Evaluating the ability of a weather forecasting system to predict extremes should be an important consideration in forecast verification, particularly given the well known societal impacts of extreme events. Yet statistical methods devised for extreme values have rarely, if ever, been applied. In the distributions-oriented approach to the verification process, the extreme levels of the weather variable being forecast would naturally be taken into account. But the common approach of forming a two-way contingency table for the joint distribution of forecasts and observations is of limited utility, because of sparse entries for extreme classes. Alternatively, this joint distribution could be represented by some parametric form. Yet, in practice, it is unclear whether any specific parametric form can adequately represent the behavior in the extreme tails. In the present talk, the proposed remedy involves adapting a method from the statistical theory of extreme values. This well-developed theory provides a family of parametric distributions with flexible tail behavior.

Making use of the calibration-refinement factorization, the focus is on modeling the extreme tails of the conditional distribution of the weather observation given a forecast. In this way, only the univariate (not the more complex bivariate) statistical extreme value theory need be considered. Extremes have two basic features, their rate of occurrence and their intensity. The exceedance of a high (or falling below a low) threshold by the weather variable is modeled by a conditional Poisson distribution, whose rate parameter is expanded as a function of the forecast. Likewise, the excess over a high (or deficit below a low) threshold of the weather variable is modeled by a conditional generalized Pareto distribution, whose scale parameter depends on the forecast. In this way, whether or not there is any skill (or how much skill exists) in forecasting weather extremes corresponds to determining whether or not (or to what extent) using the forecast as a covariate improves the fit (e.g., via a likelihood ratio test).
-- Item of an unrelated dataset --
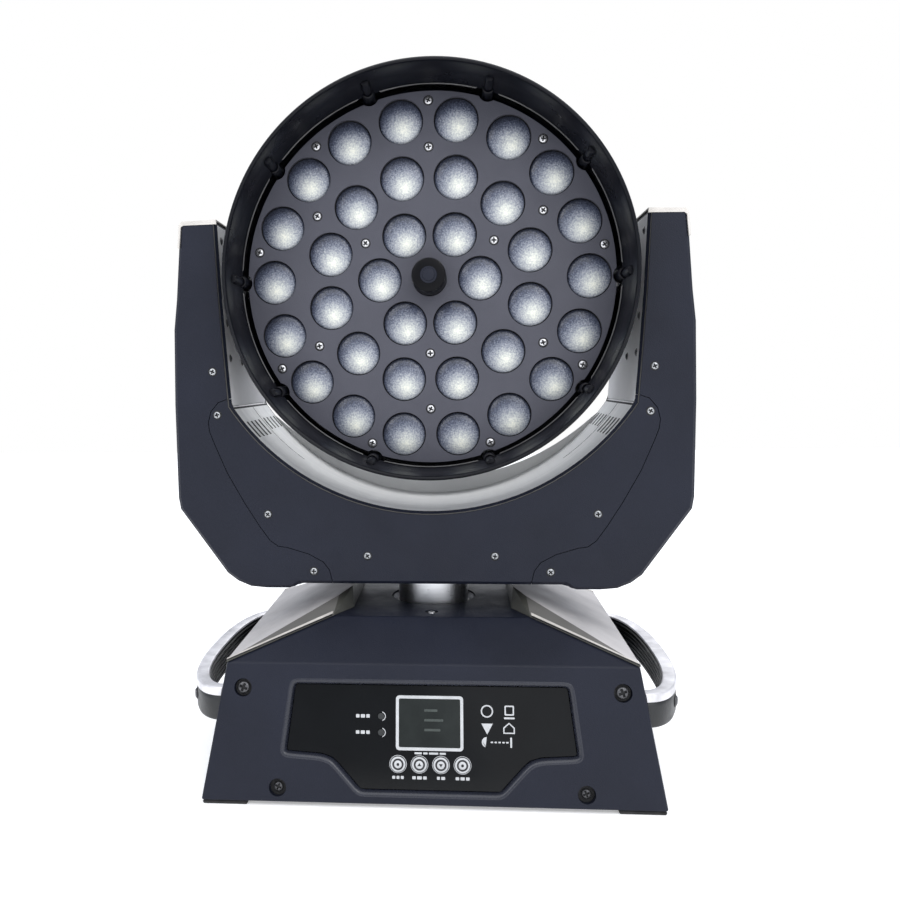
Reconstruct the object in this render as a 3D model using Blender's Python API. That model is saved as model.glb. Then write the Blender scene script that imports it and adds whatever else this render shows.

As a check, the proposed method is applied to Monte Carlo simulations for the hypothetical situation in which the joint distribution of forecasts and observations is a bivariate normal. It is further applied to a set of specialized NWS minimum temperature forecasts and observations at Yakima, WA. Because of the risk of damage to fruit buds from freezing during their development, these forecasts were made available to orchardists each spring.